You know what Jesus’s response to that was? Look at the rest of the verse. «Jesus said, 'Well you guys, you know, every plant not planted by my Father will be rooted up, so ignore them! '» Ignore them, circle that, star that, underline it, ignore them. Jesus is saying, «Ignore the legalists who try to bring you under religious bondage, don’t allow them to do it». I’m not gonna play your game and I’m gonna refuse to cave in. He says, «Ignore them». Now remember, I said this two weeks ago, even God can’t please everybody, and only a fool would try to do what even God can’t do. I can’t please everybody, you can’t please everybody, nobody can. Finally, there’s one more step you need to know, and this is the most difficult of all.
When it comes to crazymakers, always take the high ground. Always take the high ground. Always do the right thing, whether they do it or not. If they insult you, you treat them with kindness. If they’re unloving to you, you be loving to them. If they are resentful to you, you be forgiving to them. If they’re mean to you, you be nice to them. You always take the high ground, no matter what the crazymakers do. Always, always, always take the high ground. Now, you cannot control what other people think about you. You cannot control what other people say about you. You cannot control what other people do about you. You have no control over those issues. But you do have 100% control over how you respond, and that’s your choice.

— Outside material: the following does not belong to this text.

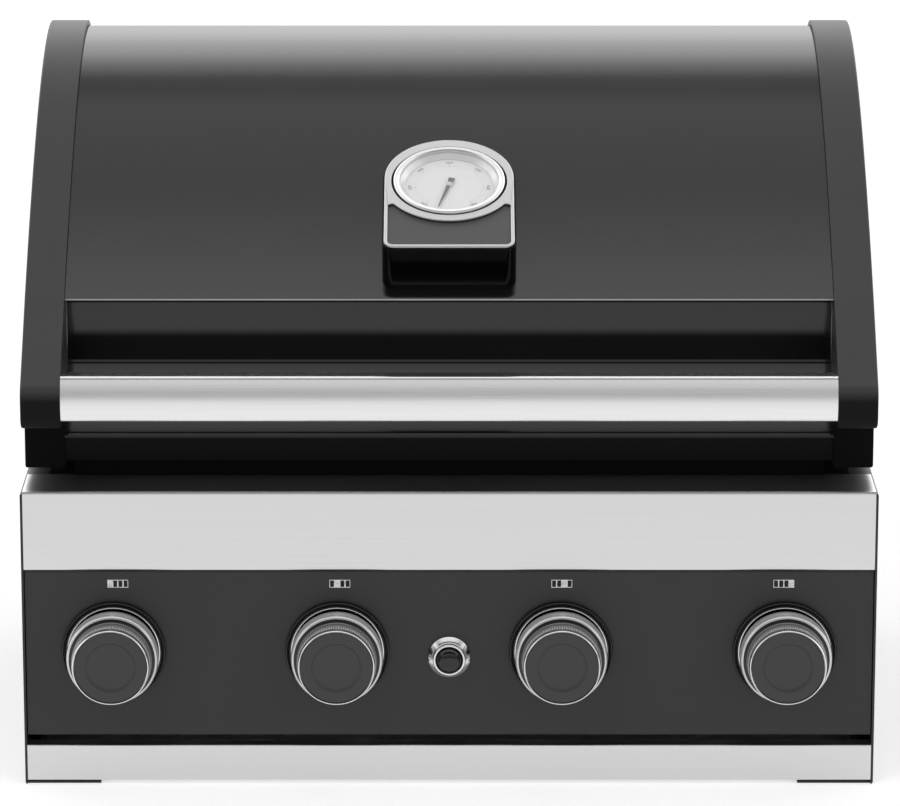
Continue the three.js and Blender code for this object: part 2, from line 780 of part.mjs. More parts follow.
const ringProfile = [
  [buttonRadius + fit, neckEnd],
  [ignitionNeck, neckEnd],
  [ignitionNeck, fit],
  [ringRadius - ringEdge, fit],
  [ringRadius, fit + ringEdge],
  [ringRadius - 2 * ringEdge, ringFlange],
  [ringCollar + ringEdge, ringFlange + ringEdge],
  [ringCollar, ringFlange + 3 * ringEdge],
  [ringCollar - ringEdge, ringFront],
  [buttonRadius + fit, ringFront - ringEdge],
  [buttonRadius + fit, neckEnd],
];
const domeShares = [[1, 0], [0.95, 0.38], [0.76, 0.72], [0.42, 0.93], [0, 1]];
const buttonProfile = [
  [0, buttonRear],
  [buttonRadius, buttonRear],
  ...domeShares.map(([outShare, upShare]) => [
    outShare * buttonRadius,
    buttonShoulder + upShare * buttonDome,
  ]),
];
const igniterProfile = [
  [0, igniterFloor - igniterLength],
  [igniterRadius, igniterFloor - igniterLength],
  [igniterRadius, -steel - fit],
  [ignitionNeck + fit, -steel - fit],
  [ignitionNeck + fit, igniterFloor],
  [0, igniterFloor],
];
const igniterBack = igniterLength - igniterFloor;
const spadeEnd = igniterBack + spadeLength;
const spades = [-spadeWidth, spadeWidth].map((x) =>
  box(x - spadeWidth / 2, x + spadeWidth / 2, igniterBack - weld, spadeEnd, -steel / 2, steel / 2));
const igniter = join(turnedForward(igniterProfile, 16), ...spades);
const ignition = new THREE.Group();
ignition.position.set(ignitionX, panelSetback, ignitionHeight);
ignition.add(
  mesh('ignition_ring', turnedForward(ringProfile, 16), chrome),
  mesh('ignition_button', turnedForward(buttonProfile, 16), blackGloss),
  mesh('igniter_module', igniter, blackSteel),
);
cabinet.add(ignition);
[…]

And you can be better and respond with grace and love and kindness, and that pleases God.
Now, the classic chapter on taking the high ground with crazymakers is Romans chapter 12. And so I’m gonna close with three different verses from Romans chapter 12. Romans 12 verse 14, he starts with this. «Ask God to bless those who persecute you, yes, ask him to bless and not curse». Now you may say, Rick, I don’t have anybody persecuting me. Okay, let’s cross out the word «persecute» and write in the word «makes you crazy, » okay? Ask God to bless those who make you crazy. Yes, ask God to bless them, not curse them. The people who irritate you, the people who make you crazy. Friends, this right here, that verse right there is the definition of real love. Shoot, real love isn’t loving somebody who’s lovable, it’s easy to love lovely people like you.

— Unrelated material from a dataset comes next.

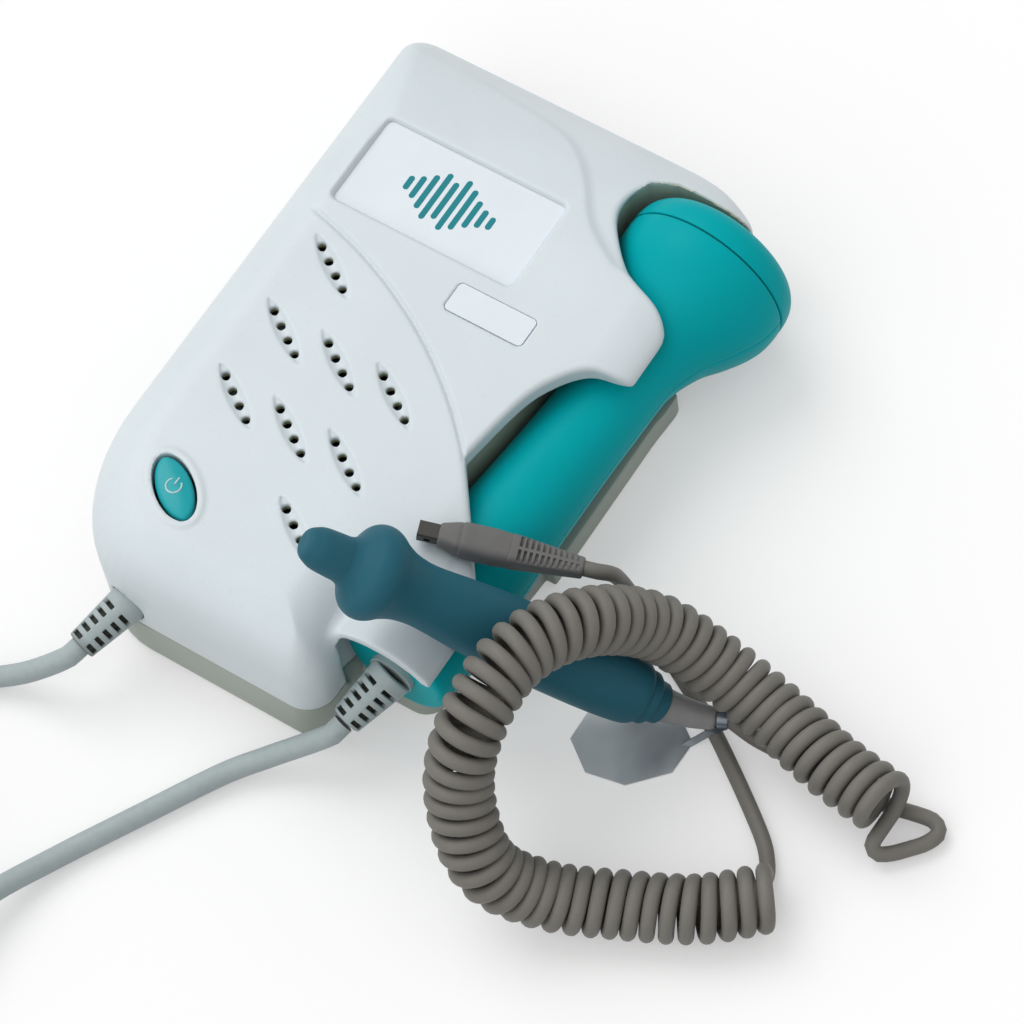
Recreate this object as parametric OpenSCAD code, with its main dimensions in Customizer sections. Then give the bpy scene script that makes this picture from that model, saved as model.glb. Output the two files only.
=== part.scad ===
// Pocket doppler with a docked fetal probe and a plug-in vascular probe on a curly cord.
// The frame: +Z up from the back of the case, +Y towards the head end, +X towards the dock.

/* [Case] */
// Width of the case, dock side included
case_w = 85; // [80:0.5:92]
// Length of the case
case_l = 136; // [132:0.5:144]
// Height of the front face above the table
case_h = 35; // [34:0.5:38]
// Height of the back shell's edge, where the shells part
back_h = 12; // [11.6:0.1:13]
// Wall of both shells
wall = 2.2; // [1.8:0.1:2.6]
// Thickness of the front face
face_wall = 2.8; // [2.4:0.1:3.2]
// Radius of the rounded front edge
edge_r = 12.5; // [11:0.5:13]
// Length over which the front face falls away to the head end
head_slope = 34; // [26:1:36]
// Corner radius at the head end
corner_head = 7; // [5:0.5:9]
// Width of the long round corner beside the cord
corner_cord_w = 23; // [20:0.5:25]
// Length of that corner
corner_cord_l = 33; // [28:0.5:35]
// Corner radius beside the dock
corner_dock = 6.5; // [5:0.5:8]
// Diameter of the shell screws' thread
screw_d = 2.6; // [2.2:0.1:3]
// Diameter of the shell screws' head
screw_head_d = 5; // [4.4:0.1:5.4]

/* [Dock] */
// Distance of the docked probe's axis from the case's right side, at mid length
dock_side = 7.9; // [7.5:0.1:8.6]
// Height of the docked probe's axis
dock_z = 19; // [18.8:0.1:20]
// Angle of the docked probe to the case
dock_yaw = 3.16; // [2.8:0.1:3.4]
// Distance of the docked probe's face from the case's head end
dock_head = 9.2; // [8.8:0.1:10]
// Width of the head's opening, left of the probe's axis
nest_w = 18.9; // [18.7:0.1:20]
// Thickness of the hood over the probe's tail
hood_wall = 2.3; // [2:0.1:2.6]
// Running clearance round the docked probe
dock_gap = 0.35; // [0.3:0.05:0.5]
// Angle that the head swings out of its nest
swing = 8; // [4:0.5:8]

/* [Fetal probe] */
// Length of the fetal probe without its strain relief
fetal_l = 113; // [111:0.5:114]
// Radius of its head
fetal_head_r = 18.3; // [17.6:0.1:18.5]
// Radius of its handle near the tail
fetal_tail_r = 11.9; // [11.4:0.1:12.1]
// Radius of its neck
fetal_neck_r = 9.2; // [8.8:0.1:9.6]
// Length of the cap in front of the seam
fetal_cap_l = 8.6; // [8:0.1:9.5]
// Wall of its shell
fetal_wall = 2; // [1.6:0.1:2.2]
// Diameter of each of its crystals
crystal_d = 7; // [5:0.5:8]

/* [Speaker] */
// Diameter of the speaker
speaker_d = 37; // [34:1:38]
// Depth of the speaker behind the front face
speaker_l = 8; // [7:0.5:9]
// Diameter of its magnet
magnet_d = 22; // [18:1:24]
// Depth of its magnet
magnet_l = 7.5; // [6:0.5:8]
// Length of one sound slot
slot_l = 16.7; // [15:0.1:17.5]
// Width of one sound slot
slot_w = 4; // [3.2:0.1:4.6]
// Depth of one sound slot
slot_depth = 1.1; // [0.8:0.1:1.4]
// Diameter of one sound hole
hole_d = 1.9; // [1.4:0.1:2.3]
// Distance between sound holes
hole_step = 3.64; // [3.2:0.02:3.8]
// Turn of the sound slots
slot_turn = -34.6; // [-40:0.2:-30]

/* [Controls] */
// Length of the power button
button_l = 15; // [14:0.1:16]
// Width of the power button
button_w = 7.4; // [6.8:0.1:8]
// Height of the button above the front face
button_rise = 0.8; // [0.5:0.1:1.2]
// Travel of the power button
button_travel = 0.8; // [0.5:0.1:0.8]
// Diameter of the volume wheel
wheel_d = 18; // [16:0.5:20]
// Thickness of the volume wheel
wheel_h = 3.2; // [2.6:0.1:3.6]
// Bore of the earphone jack
jack_d = 3.6; // [3.5:0.05:3.8]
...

See, I can love people like me because I’m cool, you can love people like you because you’re cool. Real love loves the unlovable, real love is loving the unlovely, real love is loving the person who at that moment is spitting in your face. You’re not backing down, you’re not playing their game, but you’re also not letting them fight fire with fire, and you are loving, you are responding with love, that is real love. Now in the next verse is Romans 12:17 and 18, it says this: «If someone has done you wrong, do not repay him with a wrong. Try to do whatever everyone considers to be good. Do everything possible on your part to live in peace with everybody». And then the pièce de résistance is verse 21 of Romans 12, where he says this: «Do not be overcome by evil, but overcome evil with good».
Now, what happens if I actually follow what the Bible says to do with crazymakers, 'cause this is not the way you’re taught in school. What you’re taught in our society today, if somebody punches you, you punch them back, and you hit them harder. And don’t get mad, get even. What if somebody in my life who is demeaning, destructive, discontented, you know, demanding, disapproving, this person in my life, and I refuse to be offended and I don’t wait for an apology, I just go ahead and automatically forgive them the moment they hurt me, and then I make a commitment, I’m not only just gonna forgive them, I’m not gonna gossip about them, I’m not gonna talk about them to other people.

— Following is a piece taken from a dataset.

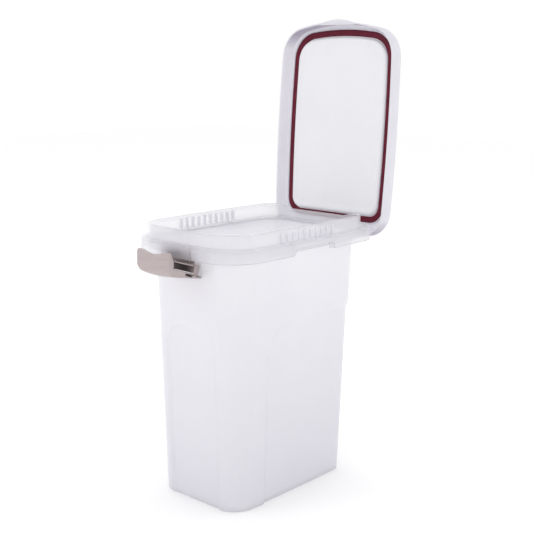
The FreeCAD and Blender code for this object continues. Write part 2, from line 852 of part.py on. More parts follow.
def build_latch_cover():
    """Bowed outer shell, open towards the canister, with a dipped hook along its top."""
    wall = dim("latch_wall")
    outer = latch_prism("latch_outer", GROUND)
    inner = latch_prism("latch_inner", wall)
    shell = boolean("Part::Cut", "latch_shell", outer, inner)

    hook = new_body("latch_hook")
    half = dim("latch_half_width")
    tip = dim("hook_tip")
    root = dim("latch_back") + wall
    low = dim("lid_top") + dim("hook_gap")
    side_profile(hook, "hook_roof", [
        (-tip, dim("latch_top") - wall),
        (-tip, dim("latch_top")),
        (-root, latch_roof(root)),
        (-root, latch_roof(root) - wall),
    ], -half, half)
    cheek = [
        (-tip, dim("latch_top") - wall),
        (-tip, dim("latch_top")),
        (-root, latch_roof(root)),
        (-root, low - dim("hook_cheek_drop")),
        (-dim("latch_inner_face"), low),
    ]
    side_profile(hook, "hook_cheek_left", cheek, -half, wall - half)
    side_profile(hook, "hook_cheek_right", cheek, half - wall, half)
    radius = dim("hook_dip_radius")
    sketch = new_sketch(hook, "XY_Plane", low - dim("overrun"), "hook_dip_outline")
    draw_circle(sketch, GROUND, radius - tip - dim("hook_dip"), radius)
    pocket(hook, sketch, dim("latch_top") - low + dim("overrun") * 2, "hook_dip")
    return boolean("Part::Fuse", "latch_cover", shell, hook)


def build_latch_frame():
    """Open tray behind the cover, windowed at each side, and the tongue on the latch pin."""
    body = new_body("latch_frame")
    half = dim("latch_half_width") - dim("latch_wall") - dim("fit_gap")
    face = -dim("latch_inner_face")
    front = face - dim("latch_frame_depth")
    wall = dim("latch_frame_wall")
    back = -dim("latch_axis_front")
    height = dim("latch_axis_height")
    hub = dim("latch_hub_radius")
    tongue = dim("tongue_half_width")
    foot = height - dim("tongue_drop")
    overrun = dim("overrun")
    clear = dim("latch_wall") + dim("fit_gap") * 4
    roof_back = latch_roof(-face) - clear
    roof_front = latch_roof(-front) - clear
    side_profile(body, "tray", [
        (front, foot - overrun),
        (face, foot - overrun),
        (face, roof_back),
        (front, roof_front),
    ], -half, half)
    side_profile(body, "tray_hollow", [
        (front - overrun, foot + wall),
        (face - wall, foot + wall),
        (face - wall, roof_back - wall),
        (front - overrun, roof_front - wall),
    ], wall - half, half - wall, cut=True)
    block(body, "windows", -half - overrun, half + overrun,
          face - wall - dim("latch_window_depth"), face - wall,
          dim("latch_window_low"), roof_front - wall, cut=True)
    side_profile(body, "tongue_arm", [
        (back - hub, foot),
        (back - hub / 4, foot),
        (back + hub / 2, foot + dim("tongue_thickness")),
        (back + hub * 0.8, height),
        (back - hub, height),
    ], -tongue, tongue)
    block(body, "tongue_foot", -tongue, tongue, face - wall / 2, back - hub + overrun,
          foot, foot + dim("tongue_thickness"))
    side_cylinder(body, "hub", back, height, hub, -tongue, tongue)
    side_cylinder(body, "hub_bore", back, height,
                  dim("latch_pin_diameter") / 2 + dim("pin_running_gap"),
                  -tongue - overrun, tongue + overrun, cut=True)
    return body


# ---------------------------------------------------------------- pins


def build_pin(name, middle, back, height, diameter, length):
    """Plain rod along X."""
    body = new_body(name)
    side_cylinder(body, name + "_rod", back, height, diameter / 2,
                  middle - length / 2, middle + length / 2)
    return body


# ---------------------------------------------------------------- assembly


def swing(part, back, height, degrees):
    """Turns a part about an axis along X."""
    pivot = FreeCAD.Vector(0, back.value, height.value)
    turn = FreeCAD.Rotation(FreeCAD.Vector(1, 0, 0), degrees)
    part.Placement = FreeCAD.Placement(FreeCAD.Vector(), turn, pivot)


bin_body = build_bin()
collar = build_collar()
lid_cover = build_lid_cover()
lid_liner = build_lid_liner()
lid_gasket = build_gasket()
latch_cover = build_latch_cover()
latch_frame = build_latch_frame()
hinge = (dim("hinge_axis_back"), dim("hinge_axis_height"))
latch_axis = (-dim("latch_axis_front"), dim("latch_axis_height"))
pins = [
    build_pin("hinge_pin_left", -dim("hinge_centre"), *hinge,
              dim("hinge_pin_diameter"), dim("hinge_pin_length")),
    build_pin("hinge_pin_right", dim("hinge_centre"), *hinge,
              dim("hinge_pin_diameter"), dim("hinge_pin_length")),
    build_pin("latch_pin", GROUND, *latch_axis,
              dim("latch_pin_diameter"), dim("latch_pin_length")),
]
doc.recompute()

for part in (lid_cover, lid_liner, lid_gasket):
    swing(part, *hinge, -DIMENSIONS["lid_open_angle"])
for part in (latch_cover, latch_frame):
    swing(part, *latch_axis, DIMENSIONS["latch_open_angle"])
doc.recompute()

sub_parts = [bin_body, collar, lid_cover, lid_liner, lid_gasket, latch_cover, latch_frame] + pins
for item in doc.Objects:
    if "Invalid" in item.State or "Error" in item.State:
        raise RuntimeError("%s failed: %s" % (item.Label, item.State))
for part in sub_parts:
    if part.Shape.isNull() or not part.Shape.isValid():
        raise RuntimeError("%s has no valid shape" % part.Label)

os.makedirs("parts", exist_ok=True)
for part in sub_parts:
    part.Shape.exportStep("parts/%s.step" % part.Label)
    print("%-16s %d solid, %.1f cm3" % (part.Label, len(part.Shape.Solids), part.Shape.Volume / 1000))
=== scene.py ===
import math

import bmesh
import bpy
from mathutils import Matrix, Vector


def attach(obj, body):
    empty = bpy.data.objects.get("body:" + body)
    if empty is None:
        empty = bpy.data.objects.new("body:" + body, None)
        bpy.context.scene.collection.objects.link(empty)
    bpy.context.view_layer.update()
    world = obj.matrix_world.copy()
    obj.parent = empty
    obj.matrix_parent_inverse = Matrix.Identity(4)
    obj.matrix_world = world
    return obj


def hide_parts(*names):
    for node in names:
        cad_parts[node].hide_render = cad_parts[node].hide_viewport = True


# Looks for the flip-top food canister.  Shapes are worked out in millimetres in the CAD's frame,
# drawn with the lid and the latch shut, then swung to the open rest pose.

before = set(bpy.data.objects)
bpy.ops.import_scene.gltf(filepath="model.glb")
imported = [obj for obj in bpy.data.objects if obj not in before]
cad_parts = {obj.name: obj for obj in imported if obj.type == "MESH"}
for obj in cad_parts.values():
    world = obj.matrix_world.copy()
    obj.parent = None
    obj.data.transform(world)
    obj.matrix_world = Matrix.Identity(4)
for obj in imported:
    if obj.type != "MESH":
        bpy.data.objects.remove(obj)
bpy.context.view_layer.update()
MM = 0.001

FRONT_BOW = 1100.0
SIDE_BOW = 3000.0

BIN_TOP = 376.0
DRAFT = math.tan(math.radians(1.85))
REAR_LEAN = 3.5
BIN_WALL = 2.4
BIN_FLOOR = 3.0
PANEL_DEPTH = 3.0
PANEL_TOP = 264.0
FRONT_PANEL_HALF = 46.0
FRONT_PANEL_CORNER = 30.0
SIDE_PANEL_START = -66.0
SIDE_PANEL_CORNER = 45.0
PANEL_SLOPE = 2.4

HINGE_AXIS = (151.5, 371.3)
HINGE_X = 75.0
HINGE_PIN_RADIUS = 2.0
LID_OPEN = -93.7
LATCH_AXIS = (-152.3, 370.5)
LATCH_PIN_RADIUS = 1.5
LATCH_OPEN = 72.0
PIN_PLAY = 0.05
SMOOTH_ANGLE = math.radians(40)


# ---------------------------------------------------------------- plan outlines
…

But I’m gonna refuse to play their game, and I’m gonna refuse to cave in, but I’m always gonna take the high ground and return love for no matter what they throw at me. What happens when you do that? You get the smile of God on your life. Proverbs 16:7, the last verse. «When a man’s ways are pleasing to the Lord, he makes even his enemies to live at peace with him». Wow, as your pastor who loves you, I want that verse to be true in your life. I want your ways to so please the Lord that God makes even your enemies to live in peace with you. Let’s bow our heads. And as I pray, follow me in this prayer, just say, «Me too, God».
Father, you know the crazymakers in my life. You know who they are, so I’m asking that even when they mean to hurt me that you’ll use it for good in my life. I want to learn to respond to them the way Jesus does. I want to be spiritually and emotionally mature, so help me to practice these steps this week. And dear Lord, when people do things that offend me, help me to not take it personally. Help me to have a tender heart and a tough skin, to just not get offended so much by what people say or the way they look or what they say to me or look at me. Help me to look past offensive behavior, to see the fear or the hurt or the pain or the insecurity that’s causing it. Give me wisdom in my relationships. Right now, without even their asking, I forgive that crazymaker in my life. I forgive them right now, Lord. And I ask you to help me not to retaliate with gossip. Give me the strength to stand strong where I need to stand strong, to not let other people manipulate me. Father, I’m tired of playing games. I’m tired of their games, and I’m tired of caving in. Help me, Holy Spirit, to not allow what I know is good to be talked about poorly. Give me the courage to speak up and to stand up for what’s right and for other believers. But in all my responses, Lord, help me to take the high ground, to show love, to return good for evil. Lord, there’s no way I can do this on my own, so Jesus Christ, I need you in my life, I need your power to do this. So I ask you to come into every area of my life and control every part of me this week. In your name I pray, amen.